— WHAT IS BEING ASKED —
Repeat exactly the stretch of lines from the line containing "for vert in" through the line containing "if empty is", both included, and nothing else.

— DATA SEGMENT —
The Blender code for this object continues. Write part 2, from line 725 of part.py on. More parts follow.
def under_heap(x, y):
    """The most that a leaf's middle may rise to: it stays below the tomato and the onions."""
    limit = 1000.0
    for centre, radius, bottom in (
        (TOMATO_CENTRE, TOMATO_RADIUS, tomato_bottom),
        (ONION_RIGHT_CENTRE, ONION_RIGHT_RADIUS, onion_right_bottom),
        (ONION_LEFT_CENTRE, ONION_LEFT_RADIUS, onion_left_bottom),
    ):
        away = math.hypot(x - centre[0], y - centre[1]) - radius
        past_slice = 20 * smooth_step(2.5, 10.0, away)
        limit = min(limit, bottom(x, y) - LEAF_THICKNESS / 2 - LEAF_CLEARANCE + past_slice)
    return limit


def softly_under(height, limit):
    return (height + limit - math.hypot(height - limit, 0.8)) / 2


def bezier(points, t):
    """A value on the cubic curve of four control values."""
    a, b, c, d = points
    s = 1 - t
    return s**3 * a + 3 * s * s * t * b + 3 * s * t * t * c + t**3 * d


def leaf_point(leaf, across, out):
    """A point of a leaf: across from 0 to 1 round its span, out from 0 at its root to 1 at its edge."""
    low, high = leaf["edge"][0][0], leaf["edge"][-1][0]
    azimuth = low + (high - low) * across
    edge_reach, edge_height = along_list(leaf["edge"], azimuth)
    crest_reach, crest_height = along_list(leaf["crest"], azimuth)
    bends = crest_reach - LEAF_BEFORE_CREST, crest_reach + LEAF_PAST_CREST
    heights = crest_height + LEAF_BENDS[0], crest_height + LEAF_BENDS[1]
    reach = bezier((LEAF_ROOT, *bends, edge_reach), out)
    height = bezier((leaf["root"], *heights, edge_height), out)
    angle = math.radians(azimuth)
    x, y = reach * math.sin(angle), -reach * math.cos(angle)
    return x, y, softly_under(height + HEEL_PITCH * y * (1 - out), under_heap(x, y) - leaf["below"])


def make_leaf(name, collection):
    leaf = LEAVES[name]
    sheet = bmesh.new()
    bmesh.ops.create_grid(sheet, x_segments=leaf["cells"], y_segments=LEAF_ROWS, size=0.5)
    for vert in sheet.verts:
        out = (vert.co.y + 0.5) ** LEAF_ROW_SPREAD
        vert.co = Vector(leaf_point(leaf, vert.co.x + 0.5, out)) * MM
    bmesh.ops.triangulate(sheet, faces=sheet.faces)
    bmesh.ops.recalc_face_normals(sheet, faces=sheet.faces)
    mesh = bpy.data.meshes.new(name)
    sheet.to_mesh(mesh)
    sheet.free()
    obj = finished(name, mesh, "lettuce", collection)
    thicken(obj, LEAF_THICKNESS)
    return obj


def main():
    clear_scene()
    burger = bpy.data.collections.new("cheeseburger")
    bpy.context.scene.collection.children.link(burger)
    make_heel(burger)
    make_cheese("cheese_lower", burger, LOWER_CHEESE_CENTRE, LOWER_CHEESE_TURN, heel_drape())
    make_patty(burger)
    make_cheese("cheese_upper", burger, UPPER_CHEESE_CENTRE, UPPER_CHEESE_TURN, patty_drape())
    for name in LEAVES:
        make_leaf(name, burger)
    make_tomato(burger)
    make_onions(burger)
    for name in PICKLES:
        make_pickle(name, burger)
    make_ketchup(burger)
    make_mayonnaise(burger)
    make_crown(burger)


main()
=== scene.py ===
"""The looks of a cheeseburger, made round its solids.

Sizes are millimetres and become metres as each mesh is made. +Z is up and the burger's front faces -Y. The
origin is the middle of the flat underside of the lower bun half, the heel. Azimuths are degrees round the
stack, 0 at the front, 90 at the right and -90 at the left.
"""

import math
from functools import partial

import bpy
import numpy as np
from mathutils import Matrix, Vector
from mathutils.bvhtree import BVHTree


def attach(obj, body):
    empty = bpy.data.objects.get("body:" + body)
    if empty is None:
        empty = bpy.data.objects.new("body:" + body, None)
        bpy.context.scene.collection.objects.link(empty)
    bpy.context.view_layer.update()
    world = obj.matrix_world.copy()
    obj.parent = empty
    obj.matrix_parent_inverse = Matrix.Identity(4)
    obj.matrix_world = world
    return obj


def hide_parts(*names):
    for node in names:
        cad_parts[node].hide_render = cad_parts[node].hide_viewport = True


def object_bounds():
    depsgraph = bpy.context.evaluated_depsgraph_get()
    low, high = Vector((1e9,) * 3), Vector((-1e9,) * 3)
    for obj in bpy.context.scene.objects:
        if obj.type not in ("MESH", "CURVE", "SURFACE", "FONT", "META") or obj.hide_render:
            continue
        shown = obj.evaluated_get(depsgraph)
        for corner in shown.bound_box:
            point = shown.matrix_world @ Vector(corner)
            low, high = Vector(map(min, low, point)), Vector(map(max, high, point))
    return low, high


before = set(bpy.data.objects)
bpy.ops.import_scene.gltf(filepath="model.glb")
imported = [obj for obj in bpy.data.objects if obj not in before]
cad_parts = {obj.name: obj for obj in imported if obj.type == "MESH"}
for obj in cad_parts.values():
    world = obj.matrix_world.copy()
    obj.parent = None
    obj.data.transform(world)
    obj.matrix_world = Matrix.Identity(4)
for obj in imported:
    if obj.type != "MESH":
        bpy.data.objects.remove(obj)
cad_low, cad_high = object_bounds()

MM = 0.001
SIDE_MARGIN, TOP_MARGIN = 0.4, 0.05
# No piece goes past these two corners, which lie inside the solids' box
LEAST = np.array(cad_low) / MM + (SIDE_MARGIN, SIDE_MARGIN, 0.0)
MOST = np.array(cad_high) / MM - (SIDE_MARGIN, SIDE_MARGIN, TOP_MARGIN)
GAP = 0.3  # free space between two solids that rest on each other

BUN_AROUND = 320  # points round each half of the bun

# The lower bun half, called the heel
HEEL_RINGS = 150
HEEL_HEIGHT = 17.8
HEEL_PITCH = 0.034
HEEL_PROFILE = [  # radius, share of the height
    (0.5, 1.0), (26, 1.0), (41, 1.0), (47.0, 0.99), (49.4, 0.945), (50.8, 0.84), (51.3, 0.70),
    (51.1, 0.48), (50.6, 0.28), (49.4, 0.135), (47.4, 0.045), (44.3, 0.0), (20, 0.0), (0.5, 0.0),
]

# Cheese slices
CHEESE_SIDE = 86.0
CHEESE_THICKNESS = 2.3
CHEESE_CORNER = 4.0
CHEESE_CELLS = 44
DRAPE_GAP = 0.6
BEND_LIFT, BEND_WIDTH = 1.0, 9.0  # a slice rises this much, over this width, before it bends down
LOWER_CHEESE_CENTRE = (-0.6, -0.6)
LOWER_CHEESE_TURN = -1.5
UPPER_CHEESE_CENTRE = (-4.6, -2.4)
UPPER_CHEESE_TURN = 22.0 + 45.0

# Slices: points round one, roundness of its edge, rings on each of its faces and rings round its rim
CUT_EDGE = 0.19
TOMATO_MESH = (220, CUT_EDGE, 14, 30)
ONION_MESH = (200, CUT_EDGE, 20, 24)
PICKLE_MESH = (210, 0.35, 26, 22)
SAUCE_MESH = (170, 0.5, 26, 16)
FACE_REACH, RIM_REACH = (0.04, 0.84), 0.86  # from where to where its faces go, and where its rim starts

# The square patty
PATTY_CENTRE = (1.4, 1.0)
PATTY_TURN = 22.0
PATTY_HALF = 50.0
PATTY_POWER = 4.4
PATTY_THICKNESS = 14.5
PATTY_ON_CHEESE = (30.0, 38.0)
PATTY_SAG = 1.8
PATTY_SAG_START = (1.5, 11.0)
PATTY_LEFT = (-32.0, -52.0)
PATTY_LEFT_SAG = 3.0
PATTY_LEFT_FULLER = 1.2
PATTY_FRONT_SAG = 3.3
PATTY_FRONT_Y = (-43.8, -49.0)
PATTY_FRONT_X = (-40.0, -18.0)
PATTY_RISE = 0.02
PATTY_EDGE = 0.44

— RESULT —
    for vert in sheet.verts:
        out = (vert.co.y + 0.5) ** LEAF_ROW_SPREAD
        vert.co = Vector(leaf_point(leaf, vert.co.x + 0.5, out)) * MM
    bmesh.ops.triangulate(sheet, faces=sheet.faces)
    bmesh.ops.recalc_face_normals(sheet, faces=sheet.faces)
    mesh = bpy.data.meshes.new(name)
    sheet.to_mesh(mesh)
    sheet.free()
    obj = finished(name, mesh, "lettuce", collection)
    thicken(obj, LEAF_THICKNESS)
    return obj


def main():
    clear_scene()
    burger = bpy.data.collections.new("cheeseburger")
    bpy.context.scene.collection.children.link(burger)
    make_heel(burger)
    make_cheese("cheese_lower", burger, LOWER_CHEESE_CENTRE, LOWER_CHEESE_TURN, heel_drape())
    make_patty(burger)
    make_cheese("cheese_upper", burger, UPPER_CHEESE_CENTRE, UPPER_CHEESE_TURN, patty_drape())
    for name in LEAVES:
        make_leaf(name, burger)
    make_tomato(burger)
    make_onions(burger)
    for name in PICKLES:
        make_pickle(name, burger)
    make_ketchup(burger)
    make_mayonnaise(burger)
    make_crown(burger)


main()
=== scene.py ===
"""The looks of a cheeseburger, made round its solids.

Sizes are millimetres and become metres as each mesh is made. +Z is up and the burger's front faces -Y. The
origin is the middle of the flat underside of the lower bun half, the heel. Azimuths are degrees round the
stack, 0 at the front, 90 at the right and -90 at the left.
"""

import math
from functools import partial

import bpy
import numpy as np
from mathutils import Matrix, Vector
from mathutils.bvhtree import BVHTree


def attach(obj, body):
    empty = bpy.data.objects.get("body:" + body)
    if empty is None:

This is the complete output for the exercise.